>> START Collected data
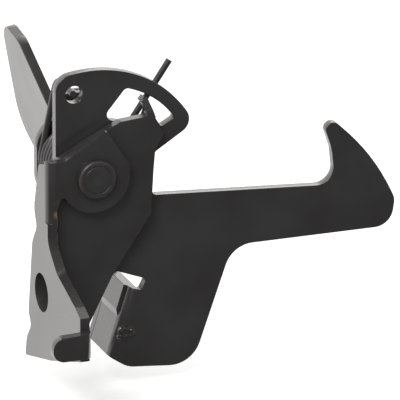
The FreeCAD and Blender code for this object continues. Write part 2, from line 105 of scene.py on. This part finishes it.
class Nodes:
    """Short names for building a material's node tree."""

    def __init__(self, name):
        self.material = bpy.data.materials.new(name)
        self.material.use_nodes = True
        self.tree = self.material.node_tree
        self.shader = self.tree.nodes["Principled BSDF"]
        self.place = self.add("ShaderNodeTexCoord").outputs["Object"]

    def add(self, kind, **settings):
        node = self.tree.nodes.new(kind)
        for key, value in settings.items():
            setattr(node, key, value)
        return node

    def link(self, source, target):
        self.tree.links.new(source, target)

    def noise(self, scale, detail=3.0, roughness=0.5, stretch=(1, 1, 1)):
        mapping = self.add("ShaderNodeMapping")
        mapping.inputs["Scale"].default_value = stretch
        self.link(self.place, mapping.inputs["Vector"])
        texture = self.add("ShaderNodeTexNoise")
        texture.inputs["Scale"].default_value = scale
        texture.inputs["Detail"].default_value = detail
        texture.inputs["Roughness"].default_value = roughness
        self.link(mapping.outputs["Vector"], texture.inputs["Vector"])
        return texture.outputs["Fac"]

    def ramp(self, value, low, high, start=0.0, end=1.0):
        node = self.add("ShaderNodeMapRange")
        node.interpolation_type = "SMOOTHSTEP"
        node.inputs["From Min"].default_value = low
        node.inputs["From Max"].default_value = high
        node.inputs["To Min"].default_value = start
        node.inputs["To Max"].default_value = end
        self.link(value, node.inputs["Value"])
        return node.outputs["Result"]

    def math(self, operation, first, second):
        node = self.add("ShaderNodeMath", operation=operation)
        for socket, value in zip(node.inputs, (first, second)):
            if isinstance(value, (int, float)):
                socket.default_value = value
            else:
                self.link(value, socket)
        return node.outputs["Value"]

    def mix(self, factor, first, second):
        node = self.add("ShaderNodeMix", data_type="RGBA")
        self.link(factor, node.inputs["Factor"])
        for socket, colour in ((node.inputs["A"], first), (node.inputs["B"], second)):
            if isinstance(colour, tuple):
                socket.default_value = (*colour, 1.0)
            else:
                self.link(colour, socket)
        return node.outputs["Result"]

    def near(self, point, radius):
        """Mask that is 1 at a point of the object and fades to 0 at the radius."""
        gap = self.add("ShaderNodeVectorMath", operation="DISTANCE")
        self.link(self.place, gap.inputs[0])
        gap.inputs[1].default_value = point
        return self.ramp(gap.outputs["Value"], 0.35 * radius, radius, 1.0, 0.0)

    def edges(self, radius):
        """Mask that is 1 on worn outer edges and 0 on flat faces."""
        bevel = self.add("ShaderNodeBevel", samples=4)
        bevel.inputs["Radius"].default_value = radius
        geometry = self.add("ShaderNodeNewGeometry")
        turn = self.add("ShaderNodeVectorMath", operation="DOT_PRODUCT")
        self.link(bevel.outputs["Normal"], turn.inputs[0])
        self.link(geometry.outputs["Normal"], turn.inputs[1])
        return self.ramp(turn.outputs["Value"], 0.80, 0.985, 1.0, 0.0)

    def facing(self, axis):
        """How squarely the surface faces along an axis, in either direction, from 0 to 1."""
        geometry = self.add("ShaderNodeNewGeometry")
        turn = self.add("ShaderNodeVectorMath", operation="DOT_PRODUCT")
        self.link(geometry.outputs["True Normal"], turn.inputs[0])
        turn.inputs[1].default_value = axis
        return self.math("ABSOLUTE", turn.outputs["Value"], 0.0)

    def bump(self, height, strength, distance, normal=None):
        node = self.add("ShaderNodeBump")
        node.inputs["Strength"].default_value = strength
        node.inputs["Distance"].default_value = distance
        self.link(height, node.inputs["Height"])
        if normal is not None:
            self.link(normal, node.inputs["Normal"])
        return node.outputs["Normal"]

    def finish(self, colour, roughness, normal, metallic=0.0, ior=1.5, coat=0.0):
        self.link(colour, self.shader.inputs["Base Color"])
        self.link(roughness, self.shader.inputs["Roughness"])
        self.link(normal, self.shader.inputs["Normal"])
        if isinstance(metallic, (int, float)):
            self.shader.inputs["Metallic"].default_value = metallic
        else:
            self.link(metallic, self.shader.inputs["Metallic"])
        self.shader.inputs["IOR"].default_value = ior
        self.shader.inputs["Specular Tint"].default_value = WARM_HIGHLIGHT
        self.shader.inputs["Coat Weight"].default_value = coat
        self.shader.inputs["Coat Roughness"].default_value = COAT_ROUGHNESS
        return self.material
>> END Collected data
# Directions for this task
Copy all of the data exactly.

# Exercise response
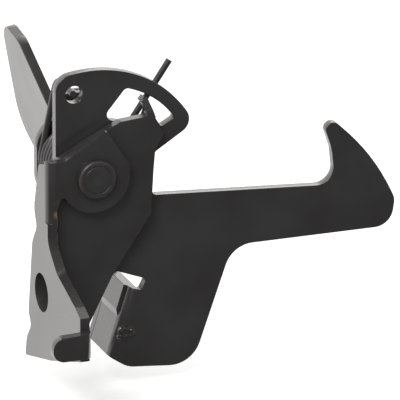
The FreeCAD and Blender code for this object continues. Write part 2, from line 105 of scene.py on. This part finishes it.
class Nodes:
    """Short names for building a material's node tree."""

    def __init__(self, name):
        self.material = bpy.data.materials.new(name)
        self.material.use_nodes = True
        self.tree = self.material.node_tree
        self.shader = self.tree.nodes["Principled BSDF"]
        self.place = self.add("ShaderNodeTexCoord").outputs["Object"]

    def add(self, kind, **settings):
        node = self.tree.nodes.new(kind)
        for key, value in settings.items():
            setattr(node, key, value)
        return node

    def link(self, source, target):
        self.tree.links.new(source, target)

    def noise(self, scale, detail=3.0, roughness=0.5, stretch=(1, 1, 1)):
        mapping = self.add("ShaderNodeMapping")
        mapping.inputs["Scale"].default_value = stretch
        self.link(self.place, mapping.inputs["Vector"])
        texture = self.add("ShaderNodeTexNoise")
        texture.inputs["Scale"].default_value = scale
        texture.inputs["Detail"].default_value = detail
        texture.inputs["Roughness"].default_value = roughness
        self.link(mapping.outputs["Vector"], texture.inputs["Vector"])
        return texture.outputs["Fac"]

    def ramp(self, value, low, high, start=0.0, end=1.0):
        node = self.add("ShaderNodeMapRange")
        node.interpolation_type = "SMOOTHSTEP"
        node.inputs["From Min"].default_value = low
        node.inputs["From Max"].default_value = high
        node.inputs["To Min"].default_value = start
        node.inputs["To Max"].default_value = end
        self.link(value, node.inputs["Value"])
        return node.outputs["Result"]

    def math(self, operation, first, second):
        node = self.add("ShaderNodeMath", operation=operation)
        for socket, value in zip(node.inputs, (first, second)):
            if isinstance(value, (int, float)):
                socket.default_value = value
            else:
                self.link(value, socket)
        return node.outputs["Value"]

    def mix(self, factor, first, second):
        node = self.add("ShaderNodeMix", data_type="RGBA")
        self.link(factor, node.inputs["Factor"])
        for socket, colour in ((node.inputs["A"], first), (node.inputs["B"], second)):
            if isinstance(colour, tuple):
                socket.default_value = (*colour, 1.0)
            else:
                self.link(colour, socket)
        return node.outputs["Result"]

    def near(self, point, radius):
        """Mask that is 1 at a point of the object and fades to 0 at the radius."""
        gap = self.add("ShaderNodeVectorMath", operation="DISTANCE")
        self.link(self.place, gap.inputs[0])
        gap.inputs[1].default_value = point
        return self.ramp(gap.outputs["Value"], 0.35 * radius, radius, 1.0, 0.0)

    def edges(self, radius):
        """Mask that is 1 on worn outer edges and 0 on flat faces."""
        bevel = self.add("ShaderNodeBevel", samples=4)
        bevel.inputs["Radius"].default_value = radius
        geometry = self.add("ShaderNodeNewGeometry")
        turn = self.add("ShaderNodeVectorMath", operation="DOT_PRODUCT")
        self.link(bevel.outputs["Normal"], turn.inputs[0])
        self.link(geometry.outputs["Normal"], turn.inputs[1])
        return self.ramp(turn.outputs["Value"], 0.80, 0.985, 1.0, 0.0)

    def facing(self, axis):
        """How squarely the surface faces along an axis, in either direction, from 0 to 1."""
        geometry = self.add("ShaderNodeNewGeometry")
        turn = self.add("ShaderNodeVectorMath", operation="DOT_PRODUCT")
        self.link(geometry.outputs["True Normal"], turn.inputs[0])
        turn.inputs[1].default_value = axis
        return self.math("ABSOLUTE", turn.outputs["Value"], 0.0)

    def bump(self, height, strength, distance, normal=None):
        node = self.add("ShaderNodeBump")
        node.inputs["Strength"].default_value = strength
        node.inputs["Distance"].default_value = distance
        self.link(height, node.inputs["Height"])
        if normal is not None:
            self.link(normal, node.inputs["Normal"])
        return node.outputs["Normal"]

    def finish(self, colour, roughness, normal, metallic=0.0, ior=1.5, coat=0.0):
        self.link(colour, self.shader.inputs["Base Color"])
        self.link(roughness, self.shader.inputs["Roughness"])
        self.link(normal, self.shader.inputs["Normal"])
        if isinstance(metallic, (int, float)):
            self.shader.inputs["Metallic"].default_value = metallic
        else:
            self.link(metallic, self.shader.inputs["Metallic"])
        self.shader.inputs["IOR"].default_value = ior
        self.shader.inputs["Specular Tint"].default_value = WARM_HIGHLIGHT
        self.shader.inputs["Coat Weight"].default_value = coat
        self.shader.inputs["Coat Roughness"].default_value = COAT_ROUGHNESS
        return self.material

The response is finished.